The Power of Patient's Guilt and Shame

Guilt and shame can complicate life during and after illness. Over the years of my cancer survivorship, I’ve strived to find healthy responses, efforts that began with exploring the similarities and differences between those two emotions.

Guilt is the feeling that arises when you believe you did something wrong that affected someone else--and you regret it. Guilt is normal, healthy, and adaptive when it prompts you to recognize an error in your ways and motivates you to repair the error when possible and take proper action from now on. For example, feeling guilty about ending up in the ER due to missing doses of medicines can motivate a patient to start using a pill minder and to taking medications faithfully thereafter.

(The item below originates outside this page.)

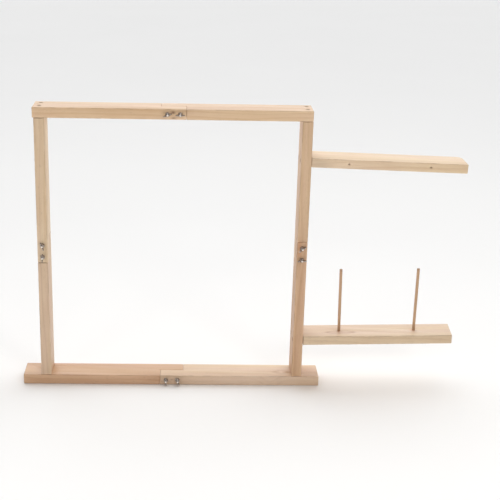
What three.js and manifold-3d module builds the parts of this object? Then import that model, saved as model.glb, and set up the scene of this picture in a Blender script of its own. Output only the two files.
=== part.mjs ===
// A take-down wooden loom for rug tufting, with a yarn stand on its right side.
//
// Four members make an upright square: a base plank, two uprights and a top rail. Each member is
// two boards, half-lapped at its middle and held by two bolts with washers and wing nuts. A guide
// arm and a spool shelf are screwed to the right upright, and two loose spindles stand in the shelf.
//
// Millimetres. +X is the loom's right as seen from the front, +Y goes to the back, +Z is up.
// The origin is the centre of the base plank's underside.

import * as THREE from 'three';
import { mergeVertices } from 'three/addons/utils/BufferGeometryUtils.js';
import Module from 'manifold-3d';

const wasm = await Module();
wasm.setup();

// ---------------------------------------------------------------- driving dimensions

const STOCK = { depth: 58, thickness: 20 };       // section of the four frame members
const ARM_STOCK = { depth: 62, thickness: 18 };   // section of the two side arms
const BASE_LENGTH = 600;
const FRAME_WIDTH = 528;                          // outer faces of the uprights
const UPRIGHT_LENGTH = 528;
const RAIL_OVERHANG = 2.5;                        // the top rail's left end stands proud
const LAP = { length: 48, boltSpacing: 24 };
const GUIDE_ARM = { height: 459.4, length: 302, droop: 0.028, screwRows: [-10, 20] };
const GUIDE_CORNER = { along: 12, across: 15, steps: 4 };  // its rounded back corner
const SHELF = { height: 90, length: 302, skew: 4.5, rise: 0.021, screwRows: [-20, 14] };
const SPINDLE = { radius: 3, length: 145, socket: 12, spots: [76, 229], leans: [0.021, 0] };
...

Guilt that arises in the absence of any wrongdoing is common but maladaptive. For example, patients’ guilt about the expense of their illness is maladaptive. Having done nothing wrong, those patients have nothing to repair or change. Guilt adds stress, complicates relationships, and may lead patients to avoid reporting worrisome symptoms.

In contrast to guilt, shame is the feeling that arises when you believe you did something wrong that makes you a "bad" or "incompetent" person, or lesser in some other significant way. Shame is maladaptive because it erodes patients’ self-confidence and sense of agency. Patients’ shame about their changed body may motivate them to avoid others and/or avoid dealing with the losses--real or imagined.